When demand actually increases…

They’re ready.


The Hidden Cost of Ignoring Risk

Risk doesn’t always show up as a line item.

But it shows up in outcomes:

  • Expedited freight costs
  • Production downtime
  • Lost revenue
  • Customer dissatisfaction

Often, these costs far exceed any savings gained from aggressive cost-cutting.


Example: “Low-Cost” Supplier Failure

A company selects the lowest-cost supplier.

Six months later:

  • Quality issues increase
  • Lead times slip
  • Emergency shipments are required
Result:
  • Total cost exceeds higher-priced alternatives

Cheap became expensive.


Balancing Efficiency and Resilience

This is the core challenge of modern procurement.

Too much focus on cost:

→ Fragile supply chain

Too much focus on risk:

→ Inflated cost structure


The Goal

Not lowest cost.
Not maximum redundancy.

Optimal balance.


What Resilient Procurement Looks Like

Leading organizations:

  • Diversify critical supply sources
  • Monitor supplier health continuously
  • Use data to detect early risk signals
  • Build flexibility into contracts
  • Align procurement with overall risk strategy

They don’t eliminate disruption.

They outperform competitors during disruption.

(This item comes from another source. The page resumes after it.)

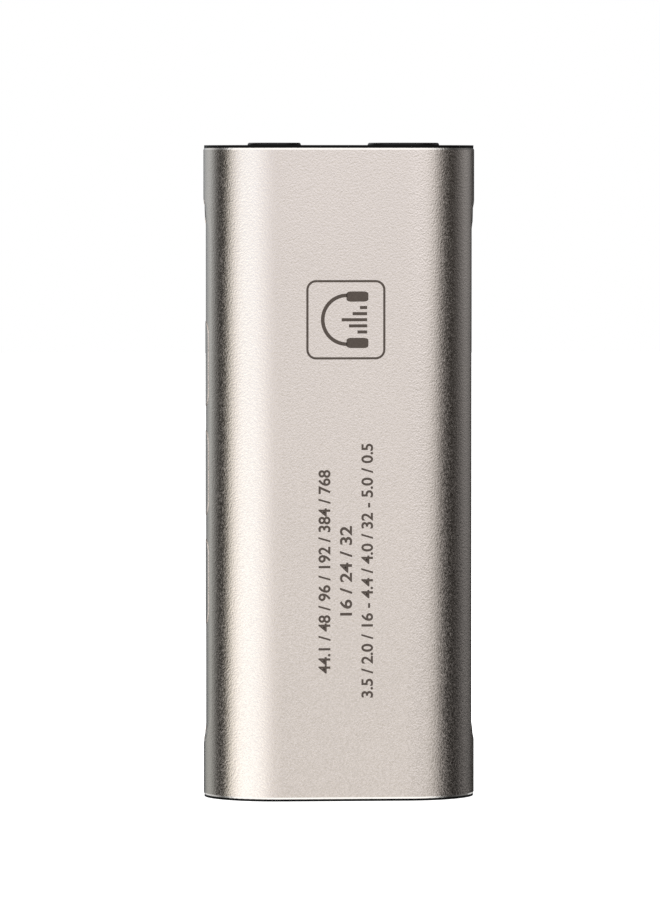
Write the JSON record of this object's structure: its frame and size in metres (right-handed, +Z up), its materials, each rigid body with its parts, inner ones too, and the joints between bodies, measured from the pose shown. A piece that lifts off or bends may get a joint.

Final Thought: Resilience Is a Competitive Advantage

In stable environments, cost leadership wins.

In unstable environments…

Resilience wins.

Because when disruptions hit—and they will—companies fall into two categories:

  • Those scrambling to react
  • Those already prepared

And the difference between the two is not luck.

It’s design.

Procurement is no longer just about buying.

It’s about building a supply chain that holds together when everything else doesn’t.